We cut to Walter Bishop in his lab at Harvard University.  Through dialogue between Walter and Peter we find out that Walter had a teddy-cam installed in the lab just before the Observer (Michael Cerveris) appeared in the last episode.  Walter has set out to solve why the Observer wanted to talk to Peter. This episode has the familiar editing and plot mechanics of previous episodes; for example, Peter has a discussion with Walter wherein Walter reveals through complicated means that he is going to slow down the playback of the teddy cam to discern what the Observer was doing in the lab prior to the gang discovering him. Walter figures out that the Observer seems to have placed an object on Peter’s eye.  The object, it turns out, is an address that was designed to dissolve into Peter’s brain and thus his memory.  This plot device allows Walter to achieve something outside of reality but within the confines of the sci-fi genre.

Halfway through each episode there is a tendency for the dialogue and editing to speed up, adding to the urgency of the proceedings.

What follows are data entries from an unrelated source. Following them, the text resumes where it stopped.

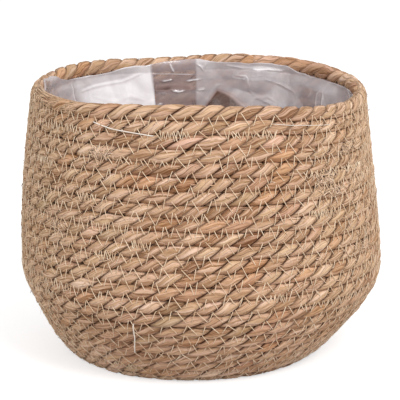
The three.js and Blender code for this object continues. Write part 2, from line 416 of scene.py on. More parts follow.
def seagrass(name, shade, red_foot):
    """Dry twisted grass blades: a tone for each stretch of ply, fine fibres, and shade painted dark in its
    creases and grooves.
    """
    finish = Finish(bpy.data.materials.new(name))
    tone, hue, slant, crease, level, inner, tail = [
        finish.attribute(label) for label in ("tone", "hue", "slant", "crease", "level", "inner", "tail")]
    along, around, _ = finish.parts(finish.node("ShaderNodeUVMap", {"uv_map": "lengths"}))
    place = finish.node("ShaderNodeTexCoord", out="Object")
    side, ahead, low = finish.parts(place)

    # Blades of grass about 3 mm wide, laid a little flatter than the ply, each with its own tone
    across = around - along * 0.70 + slant
    slow = finish.node("ShaderNodeCombineXYZ", {}, {0: along * 28, 1: around * 50, 2: 0.0})
    sway = finish.noise(slow, 1.0, 1.0, "2D")
    lane = across * 300 + sway * 1.4 + hue * 17
    blade = lane.floored()
    strip = (across * 840 + sway * 5.0 + hue * 43).floored()
    blade_tone, strip_tone = [finish.node("ShaderNodeTexWhiteNoise", {"noise_dimensions": "1D"}, {"W": cell})
                              for cell in (blade + hue * 31, strip)]
    fine = finish.node("ShaderNodeCombineXYZ", {}, {0: along * 45, 1: across * 1300, 2: 0.0})
    fibres = finish.noise(fine, 1.0, 3.0, "2D", Roughness=0.6)
    broken = finish.noise(place, 160.0, 1.0)
    split = abs(lane - blade - 0.5).between(0.36, 0.47) * broken.between(0.40, 0.52)
    patches = finish.noise(place, 16.0, 2.0)

    light = tone * 0.42 + fibres * 0.92 + blade_tone * 0.28 + strip_tone * 0.38 + patches * 0.36 - 0.73
    straw = finish.node("ShaderNodeValToRGB", {"stops": [
        (0.0, colour(122, 84, 60)), (0.22, colour(172, 138, 112)), (0.45, colour(203, 172, 146)),
        (0.68, colour(222, 194, 168)), (1.0, colour(248, 228, 208))]}, {"Fac": light.clamped()})
    kind = finish.node("ShaderNodeValToRGB", {"stops": [
        (0.0, colour(230, 231, 221)), (0.03, colour(242, 239, 230)), (0.06, colour(255, 253, 250)),
        (0.74, colour(255, 251, 248)), (0.84, colour(252, 240, 226)), (0.91, colour(250, 231, 213)),
        (0.95, colour(255, 248, 246)), (1.0, colour(255, 244, 242))]}, {"Fac": hue})
    body = finish.mixed(1.0, straw, kind, "MULTIPLY")
    tinge = finish.mixed(strip_tone, colour(255, 249, 232), colour(255, 246, 248))
    body = finish.mixed(1.0, body, tinge, "MULTIPLY")

    # Painted shade on the lower side of each turn; darker in its splits and at its end; paler and darker
    # fibres at the left and right of the front, where the painted crease shade is weaker as light falls
    # there from the side; redder towards the foot; and shade painted dark in the creases between plies
    # and in the grooves between turns
    # At the left and right of the front: paler and darker fibres, and less painted crease shade, as light
    # falls there from the side
    frizz_and_side_light = abs(side).between(0.06, 0.13) * (0 - ahead).between(-0.01, 0.03)
    # How strong the painted crease shade is: in patches, weaker on the inside and at the sides of the front
    crease_shade_strength = (0.55 + patches.between(0.42, 0.58) * 0.45) * (1 - inner * 0.8) * (1 - frizz_and_side_light * 0.2)
    # Painted shade: dark in the creases between plies and along the grooves between turns, where less light
    # reaches
    painted_shade = (crease * crease_shade_strength + abs(level).between(0.88, 1.02) * 0.75).clamped()
    # The first mix is shade painted on the lower side of each turn, the last the painted shade in creases
    # and grooves
    for share, stain in (((0 - level).between(0.1, 0.9) * 0.32, colour(140, 92, 66)),
                         (split * 0.42, colour(110, 68, 42)),
                         (tail * 0.6, colour(186, 134, 88)),
                         (frizz_and_side_light * fibres.between(0.4, 0.6) * 0.4, colour(236, 206, 168)),
                         (frizz_and_side_light * (1 - fibres.between(0.34, 0.5)) * 0.45, colour(128, 92, 62)),
                         ((1 - low.between(0.005, 0.12)) * red_foot, colour(186, 138, 110)),
                         (painted_shade * 0.95, colour(60, 25, 8))):
        body = finish.mixed(share, body, stain)
    body = finish.mixed(1.0, body, shade, "MULTIPLY")

    raised = fibres * 0.45 + blade_tone * 0.3 + strip_tone * 0.25 - split * 0.6
    bump = finish.node("ShaderNodeBump", {}, {"Strength": 0.9, "Distance": 0.0005, "Height": raised})
    return finish.done(finish.node("ShaderNodeBsdfPrincipled", {}, {
        "Base Color": body, "Roughness": (0.6 + fibres * 0.3).clamped(), "Normal": bump,
        "Specular IOR Level": 0.08, "Coat Weight": (1 - painted_shade) * fibres.between(0.45, 0.7) * 0.3,
        "Coat Roughness": 0.35}))


def placed(name, data):
    """A new object in the scene, at the origin."""
    made = bpy.data.objects.new(name, data)
    bpy.context.scene.collection.objects.link(made)
    return made


def kept(name, tubes, finish, replaces=()):
    """The finished piece: its tubes as one mesh, riding on the basket's one body."""
    mesh = rolled(name, tubes)
    mesh.materials.append(finish)
    made = placed(name, mesh)
    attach(made, "root")
    if replaces:
        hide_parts(*replaces)
    return made


base_finish = seagrass("seagrass_base", colour(246, 240, 236), 0.4)
kept("base_rope", [ply_tube(base_start, 0, ply) for ply in (0, 1)],
     base_finish, ["base_coil"])

# Wall rope
# The same rope goes on up the wall for 22 turns, out to the belly and in to the mouth. It is drawn
# in lengths of about four metres that run on into each other.

wall_finish = seagrass("seagrass_wall", colour(255, 255, 255), 0.28)
rim_turn = wall_turns - 1 - 0.5 / steps_a_turn
wall_lengths = 6
for length in range(wall_lengths):
    turn_from = rim_turn * length / wall_lengths
    turn_to = rim_turn * (length + 1) / wall_lengths
    kept(f"wall_rope_{length + 1}", [ply_tube(turn_from, turn_to, ply) for ply in (0, 1)],
         wall_finish, ["wall_coil"])

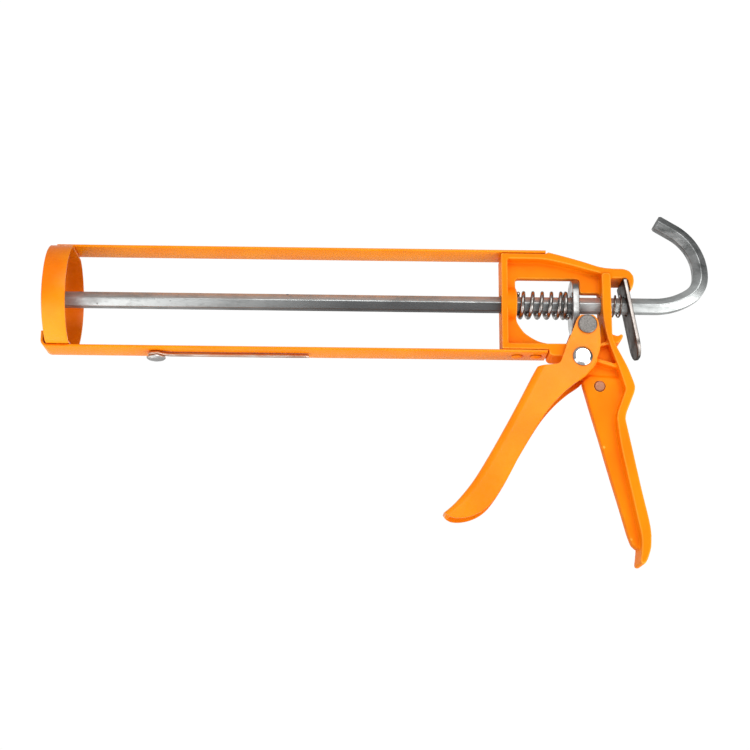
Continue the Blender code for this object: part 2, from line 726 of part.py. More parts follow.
def channel():
    """A U section carried down the grip's front line and thickened inwards."""
    line = smooth(GRIP_FRONT, 3)
    section = channel_section()
    mesh = bpy.data.meshes.new("channel")
    bm = bmesh.new()
    rows = []
    for x, z in line:
        row = [(x + depth, y * narrowed(x + depth, z), z) for depth, y in section]
        rows.append([bm.verts.new([c * MM for c in point]) for point in row])
    for upper, lower in zip(rows, rows[1:]):
        for i in range(len(section) - 1):
            bm.faces.new((upper[i], upper[i + 1], lower[i + 1], lower[i]))
    bmesh.ops.recalc_face_normals(bm, faces=bm.faces)
    bm.to_mesh(mesh)
    bm.free()
    obj = link_mesh(mesh, "channel", CUTTERS)
    thick = obj.modifiers.new("sheet", "SOLIDIFY")
    thick.thickness = SHEET_T * MM
    thick.offset = -1.0
    thick.use_even_offset = True
    return obj


def trigger(pivot):
    front_edge = [(27.0, -107.5), (38.0, -98.0), (47.5, -86.5), (68.0, -51.0), (77.5, -34.4)]
    ear_front = [(84.0, -33.9), (91.0, -33.3), (92.8, -29.0), (95.1, -22.0), (97.4, -17.0)]
    ear_top = arc(DRIVE_PIN, EAR_TOP_R, 160, 20, 8)
    outline = [*front_edge, *ear_front, *ear_top, *smooth(TRIGGER_REAR, 2)]
    obj = channel()
    combine(obj, side_plate("trigger_outline", outline, THROUGH), "INTERSECT")
    cut(obj, cross_bore("ear_bore", PIVOT_SHANK_R + GAP, PIVOT, 28),
        cross_bore("drive_bore", DRIVE_SHANK_R + GAP, DRIVE_PIN, 20))
    return finish(to_parts(settle(obj)), "trigger", PAINT, pivot, PIVOT)


def mirrored(half):
    """A profile given from the middle out to +y, completed on the -y side."""
    return [(-along, radius) for along, radius in reversed(half)] + half


def pivot_pin(pivot):
    head = EAR_OUT + GAP
    half = [(head, PIVOT_SHANK_R), (head, PIVOT_HEAD_R), (head + 0.3, PIVOT_HEAD_R - 0.1),
            (head + 1.2, PIVOT_FACE_R), (head + 1.4, PIVOT_FACE_R - 0.3)]
    pin = turned("pivot_pin", "y", mirrored(half), (PIVOT[0], 0, PIVOT[1]), 36)
    return finish(to_parts(pin), "pivot_pin", BRIGHT, pivot, PIVOT)


def drive_pin(pivot):
    head = EAR_OUT + GAP
    half = [(head, DRIVE_SHANK_R), (head, DRIVE_HEAD_R), (head + 0.7, DRIVE_HEAD_R),
            (head + 1.1, DRIVE_HEAD_R - 0.5)]
    pin = turned("drive_pin", "y", mirrored(half), (DRIVE_PIN[0], 0, DRIVE_PIN[1]), 32)
    return finish(to_parts(pin), "drive_pin", STEEL, pivot, PIVOT)


def drive_roller(pivot):
    centre = (DRIVE_PIN[0], 0, DRIVE_PIN[1])
    end = EAR_IN - GAP
    roller = drum("drive_roller", "y", ROLLER_R, -end, end, centre, 32)
    cut(roller, cross_bore("roller_bore", DRIVE_SHANK_R + GAP, DRIVE_PIN, 24))
    axle = empty("roller_axle", DRIVE_PIN[0] - PIVOT[0], DRIVE_PIN[1] - PIVOT[1], pivot)
    roller = finish(to_parts(settle(roller)), "drive_roller", STEEL, pivot, DRIVE_PIN)
    roller.parent = axle
    roller.location = (0, 0, 0)
    return roller


def handle_dowel():
    half = [(DOWEL_END_Y - 0.3, DOWEL_R), (DOWEL_END_Y, DOWEL_R - 0.3)]
    dowel = turned("handle_dowel", "y", mirrored(half), (DOWEL[0], 0, DOWEL[1]), 24)
    return finish(to_parts(dowel), "handle_dowel", STEEL, ROD_AXIS, DOWEL)


def main():
    body_casting()
    front_ring()
    top_strap()
    bottom_strap()
    for name, side in (("top_strap_rivet", 1), ("bottom_strap_rivet", -1)):
        for place, x in zip(("front", "rear"), STRAP_RIVET_XS):
            strap_rivet(f"{name}_{place}", x, side)
    piercing_wire()
    piercer_rivet()
    slide = empty("piston_slide", 0, 0, ROD_AXIS)
    plunger_rod(slide)
    piston_disc(slide)
    piston_washer(slide)
    piston_nut(slide)
    main_spring()
    drive_plate()
    release_plate()
    release_spring()
    pivot = empty("trigger_pivot", *PIVOT, ROD_AXIS)
    trigger(pivot)
    pivot_pin(pivot)
    drive_pin(pivot)
    drive_roller(pivot)
    handle_dowel()


main()
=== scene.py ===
import math

import bmesh
import bpy
from mathutils import Matrix, Vector


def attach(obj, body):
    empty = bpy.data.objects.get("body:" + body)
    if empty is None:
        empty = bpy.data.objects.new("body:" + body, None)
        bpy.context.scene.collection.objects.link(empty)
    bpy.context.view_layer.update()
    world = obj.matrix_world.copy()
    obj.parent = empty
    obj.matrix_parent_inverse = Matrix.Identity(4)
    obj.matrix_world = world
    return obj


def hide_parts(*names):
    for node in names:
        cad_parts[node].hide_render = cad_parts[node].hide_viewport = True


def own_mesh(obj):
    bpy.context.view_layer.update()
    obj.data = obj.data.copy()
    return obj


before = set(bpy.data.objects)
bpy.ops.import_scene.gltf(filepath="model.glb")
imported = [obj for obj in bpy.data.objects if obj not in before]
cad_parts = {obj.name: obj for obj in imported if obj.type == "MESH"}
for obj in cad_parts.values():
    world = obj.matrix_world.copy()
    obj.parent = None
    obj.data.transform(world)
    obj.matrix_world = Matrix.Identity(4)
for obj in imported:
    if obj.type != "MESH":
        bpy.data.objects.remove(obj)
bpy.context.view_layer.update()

MM = 0.001
ROD_HEIGHT = 0.075
TO_PART = Matrix.Translation((-0.121, 0.0, ROD_HEIGHT)) @ Matrix.Scale(MM, 4)

# Camera: it looks along +Y, a little upwards, from below the cradle.
CAMERA_AT = (-0.1322, -0.7451, -0.1570)
CAMERA_AZIMUTH = math.radians(0.85)
CAMERA_ELEVATION = math.radians(14.64)
CAMERA_ROLL = math.radians(0.455)
CAMERA_LENS = 74.06
SENSOR_WIDTH = 36.0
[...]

We cut to the mystery man from the earlier murder cleaning a large tube that appears to be a cremation chamber.  The man is scraping a liquid-y substance into a tube.  He smells it, which is a hint that it may be pheromones he is extracting.

Peter arrives at the address he and Walter lifted off of his eye.  The apartment has diffused and soft lighting to indicate that it had been inhabited by September, the Observer from the previous episode, an otherworldly creature sent to ensure that certain things in human history occur. 

Walter has been making Astrid (Jasika Nicole) smell awful smells while explaining the science behind the episode. The interaction between Walter and Astrid is often played for humor, and frequently it is through this dialogue that we learn the science or pseudoscience of each week’s episode.

Later we are given a repeat scene of the scarred stranger entering a house to attack another woman.  But we discover that the wife of the deceased man in the previous scene is not the intended target; the wife reveals that her husband had been having an affair, which complicates matters because according to Walter the scarred man is only attacking people who are in love.

Meanwhile, Peter has found a hidden capsule at the Observer’s house.  Peter hears a crash above him and sees September reincarnated.  The Observer tells Peter that for some reason Peter simply could not be erased from reality; more than likely because of the love that the other characters feel for him.

The Observer himself is now “locked out” of reality by the other Observers and disappears.  Before he disappears, he tells Peter that he doesn’t need to keep trying to go home because he is home.  This is his actual timeline.  We cut to Olivia coming home; she sees Peter and rushes into his arms, kissing him, thus completing the intertwining storylines. 

This episode used the familiar Fringe trope of parallelism. The episode was serviceable from the standpoint of furthering the overarching plot and did well with dispensing with what has been an awkward storyline of Peter’s disappearance and reappearance.  And while not a particularly strong entry into the Fringe pantheon, the solution of the Peter storyline will allow the writers to return to the more interesting storylines of the multiple universes and the battle to stop David Robert Jones (Jared Harris) in accomplishing whatever nefarious machinations he has planned for what may be the series finale in May.